Personnellement, la façon de manger japonaise correspond à la façon dont je préfère manger et ce depuis fort longtemps : une large variété d’aliments (viande/poisson; légumes, féculents, soupe…); chaque aliment est séparé et souvent cuit dans sa plus simple expression (grillé/vapeur); pouvoir piocher dans chaque truc…
… Quand tu manges du tamago kake gohan sous les regards ébahis de la foule, en toute nonchalance. La foule en question, ça peut être des collègues, la famille peu importe tant que ce ne sont pas des Asiatiques.
Par exemple, tu es en déplacement avec plusieurs collègues et le soir au gîte, tout le monde s’ambiance pour des pâtes à la carbonara. Tout le monde sauf toi.
Déjà, quand tu leur sors un “non non, merci je vais manger autre chose”, ils te regardent d’un air suspicieux. Mais alors quand ils te voient débarquer avec ton bol de riz surmonté d’un oeuf cru au milieu. Priceless.
{Gros silence.}
Euh… tu manges quoi là? Te demande l’un d’eux (les autres n’en pensent pas moins).
C’est du tamago kake gohan, tu réponds innocemment, l’air de dire “Eh bien ça se voit, non?” (alors qu’en vrai dans ta tête, tu sais que tu l’a perdu looooiin dans les profondeurs abyssales)
Du coup, t’obtiens une réaction du genre :
En gros, tu sais que tu es la bête curieuse mais tu l’assumes et en joues, parfois.
Voilà, je pense que j’ai fais le tour en ce qui me concerne!
GLOSSAIRE
(1) Au Japon, on lit “de la fin vers le début”, de la droite vers la gauche. C’est le cas pour le mangas, les livres, les magazines, les journaux… Ce n’est pas systématique, cela-dit.
(2) L’expression naruhodo se traduit la plupart du temps par “je vois”, “je comprends”. Comme dans “aaah ok, j’vois c’que tu veux dire!”
(3) Omatase, de l’expression complète omatase shimashita signifie “désolé de vous avoir fait attendre” ou “désolé d’avoir mis autant de temps”.
(4) Ostukare, de l’expression otsukare sama (et en full version, otsukare sama deshita) est utilisé pour remercier, encourager. Cela signifie “merci pour vos efforts”, “bon travail”, “bien joué”…; au travail, au sport, partout où il y a cette notion d’effort fourni (le tsukare signifie par fatigue).

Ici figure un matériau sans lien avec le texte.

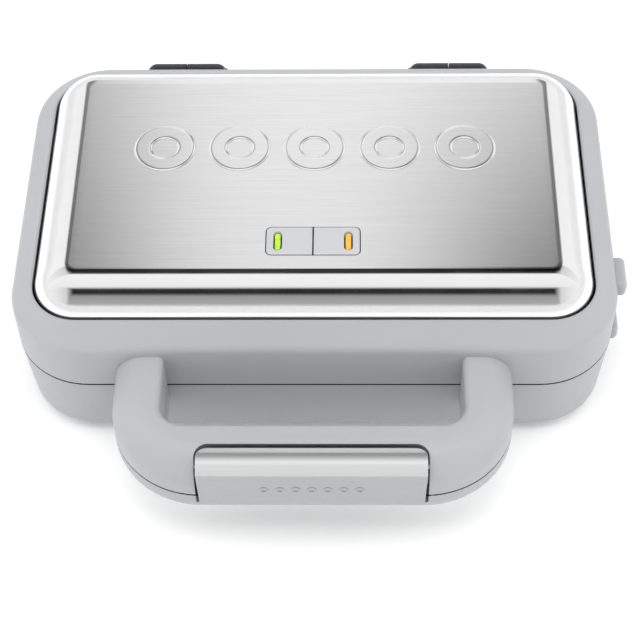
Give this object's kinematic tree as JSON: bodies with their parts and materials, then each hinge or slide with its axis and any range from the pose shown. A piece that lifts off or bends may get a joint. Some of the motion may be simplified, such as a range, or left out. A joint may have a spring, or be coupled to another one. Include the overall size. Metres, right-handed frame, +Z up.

(5) Mendokusai est la contraction de mendou qui signifie “difficulté”, “problème”, “soin” et kusai, qui signifie “puant”. Donc mendokusai, c’est l’équivalent de “c’est chiant”, “c’est relou”, “ça me saoule”.
(6) Morai et itadaki pourraient se traduire par “merci” mais un merci espiègle. Exemple: vous faites un foot, votre adversaire perd la balle bêtement et vous, vous profitez de l’occasion pour la récupérer: “hey merci!”, vous lui dites… Bon, sans vouloir partir dans une longue description parce que le poste devient plus gros que ce que j’imaginais au départ: morai et itadaki signifient tous deux “recevoir”, “prendre”, “accepter” avec une notion de gratitude.
(7) Iyo Iyo signifie “enfin”. Mais pas “enfin” comme dans “D’abord blablabla, ensuite blablabla et enfin, blablabla” ; c’est le “enfin” de “Après 12h d’un vol interminable, le commandant de bord annonce ENFIN la descente de l’appareil sur l’aéroport!”. Dans le texte, je disais que j’utilisais cette expression quand le moment est arrivé: tu attends ou prépares quelque chose depuis des mois et enfin vient le moment.
(8) Giri Giri Seifu: giri-giri signifie “juste à temps”, “au dernier moment” et seifu (de l’anglais safe) veut dire sauf. Donc c’est un peu un “ouf, j’ai réussi” ou “ouf, j’ai eu chaud”. Dans le texte, j’utilise l’exemple du métro mais ça marche aussi si vous avez eu votre diplôme à 10,0001 de moyenne finale.
(9) Comme dans toutes cultures, il y a des usages et des codes de conduite. Planter ses baguettes dans son bol de riz est un gros DON’T au Japon.